** Task requirements **
Output the data exactly, with every line intact.

** Dataset extract **

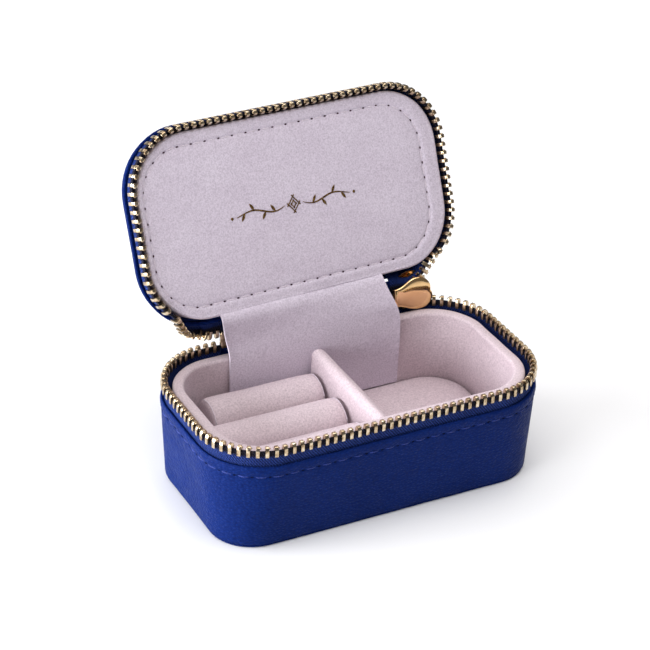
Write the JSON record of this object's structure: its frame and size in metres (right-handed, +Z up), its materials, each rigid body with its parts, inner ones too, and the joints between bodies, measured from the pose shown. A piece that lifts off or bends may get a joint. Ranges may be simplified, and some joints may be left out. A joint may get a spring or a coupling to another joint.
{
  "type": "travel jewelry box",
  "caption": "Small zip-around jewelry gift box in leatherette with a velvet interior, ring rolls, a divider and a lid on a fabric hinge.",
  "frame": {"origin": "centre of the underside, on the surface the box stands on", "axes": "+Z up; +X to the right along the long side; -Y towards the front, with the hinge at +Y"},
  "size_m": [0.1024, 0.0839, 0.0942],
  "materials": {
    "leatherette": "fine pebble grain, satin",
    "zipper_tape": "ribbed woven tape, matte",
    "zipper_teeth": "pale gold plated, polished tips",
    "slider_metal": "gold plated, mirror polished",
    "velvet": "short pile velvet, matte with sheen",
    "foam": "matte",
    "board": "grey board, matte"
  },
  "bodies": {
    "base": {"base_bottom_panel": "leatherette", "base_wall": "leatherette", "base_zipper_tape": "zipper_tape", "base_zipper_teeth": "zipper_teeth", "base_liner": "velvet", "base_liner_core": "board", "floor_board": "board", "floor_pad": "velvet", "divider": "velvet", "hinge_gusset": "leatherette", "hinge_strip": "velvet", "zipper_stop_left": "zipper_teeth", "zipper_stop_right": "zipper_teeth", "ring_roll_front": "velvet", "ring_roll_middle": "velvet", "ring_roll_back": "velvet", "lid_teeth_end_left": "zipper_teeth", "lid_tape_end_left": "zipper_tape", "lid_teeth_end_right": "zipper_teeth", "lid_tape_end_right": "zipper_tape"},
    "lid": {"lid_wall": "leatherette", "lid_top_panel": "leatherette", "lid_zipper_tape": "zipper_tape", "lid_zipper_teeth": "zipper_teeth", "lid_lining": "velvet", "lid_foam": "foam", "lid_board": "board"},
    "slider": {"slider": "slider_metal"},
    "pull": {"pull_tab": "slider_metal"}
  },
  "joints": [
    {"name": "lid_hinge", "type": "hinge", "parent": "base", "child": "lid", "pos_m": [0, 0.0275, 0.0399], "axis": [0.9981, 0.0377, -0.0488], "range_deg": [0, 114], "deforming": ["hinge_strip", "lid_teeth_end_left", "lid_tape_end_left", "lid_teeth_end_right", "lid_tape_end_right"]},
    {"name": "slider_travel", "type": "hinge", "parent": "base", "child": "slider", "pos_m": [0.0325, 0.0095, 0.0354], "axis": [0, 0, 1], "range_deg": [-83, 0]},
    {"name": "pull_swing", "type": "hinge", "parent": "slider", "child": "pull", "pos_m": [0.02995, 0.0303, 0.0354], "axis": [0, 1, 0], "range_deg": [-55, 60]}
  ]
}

** Written answer **
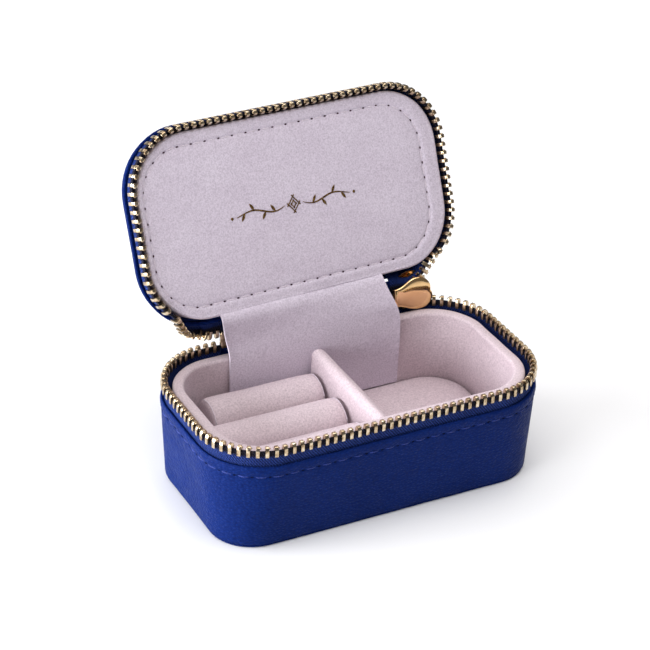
Write the JSON record of this object's structure: its frame and size in metres (right-handed, +Z up), its materials, each rigid body with its parts, inner ones too, and the joints between bodies, measured from the pose shown. A piece that lifts off or bends may get a joint. Ranges may be simplified, and some joints may be left out. A joint may get a spring or a coupling to another joint.
{
  "type": "travel jewelry box",
  "caption": "Small zip-around jewelry gift box in leatherette with a velvet interior, ring rolls, a divider and a lid on a fabric hinge.",
  "frame": {"origin": "centre of the underside, on the surface the box stands on", "axes": "+Z up; +X to the right along the long side; -Y towards the front, with the hinge at +Y"},
  "size_m": [0.1024, 0.0839, 0.0942],
  "materials": {
    "leatherette": "fine pebble grain, satin",
    "zipper_tape": "ribbed woven tape, matte",
    "zipper_teeth": "pale gold plated, polished tips",
    "slider_metal": "gold plated, mirror polished",
    "velvet": "short pile velvet, matte with sheen",
    "foam": "matte",
    "board": "grey board, matte"
  },
  "bodies": {
    "base": {"base_bottom_panel": "leatherette", "base_wall": "leatherette", "base_zipper_tape": "zipper_tape", "base_zipper_teeth": "zipper_teeth", "base_liner": "velvet", "base_liner_core": "board", "floor_board": "board", "floor_pad": "velvet", "divider": "velvet", "hinge_gusset": "leatherette", "hinge_strip": "velvet", "zipper_stop_left": "zipper_teeth", "zipper_stop_right": "zipper_teeth", "ring_roll_front": "velvet", "ring_roll_middle": "velvet", "ring_roll_back": "velvet", "lid_teeth_end_left": "zipper_teeth", "lid_tape_end_left": "zipper_tape", "lid_teeth_end_right": "zipper_teeth", "lid_tape_end_right": "zipper_tape"},
    "lid": {"lid_wall": "leatherette", "lid_top_panel": "leatherette", "lid_zipper_tape": "zipper_tape", "lid_zipper_teeth": "zipper_teeth", "lid_lining": "velvet", "lid_foam": "foam", "lid_board": "board"},
    "slider": {"slider": "slider_metal"},
    "pull": {"pull_tab": "slider_metal"}
  },
  "joints": [
    {"name": "lid_hinge", "type": "hinge", "parent": "base", "child": "lid", "pos_m": [0, 0.0275, 0.0399], "axis": [0.9981, 0.0377, -0.0488], "range_deg": [0, 114], "deforming": ["hinge_strip", "lid_teeth_end_left", "lid_tape_end_left", "lid_teeth_end_right", "lid_tape_end_right"]},
    {"name": "slider_travel", "type": "hinge", "parent": "base", "child": "slider", "pos_m": [0.0325, 0.0095, 0.0354], "axis": [0, 0, 1], "range_deg": [-83, 0]},
    {"name": "pull_swing", "type": "hinge", "parent": "slider", "child": "pull", "pos_m": [0.02995, 0.0303, 0.0354], "axis": [0, 1, 0], "range_deg": [-55, 60]}
  ]
}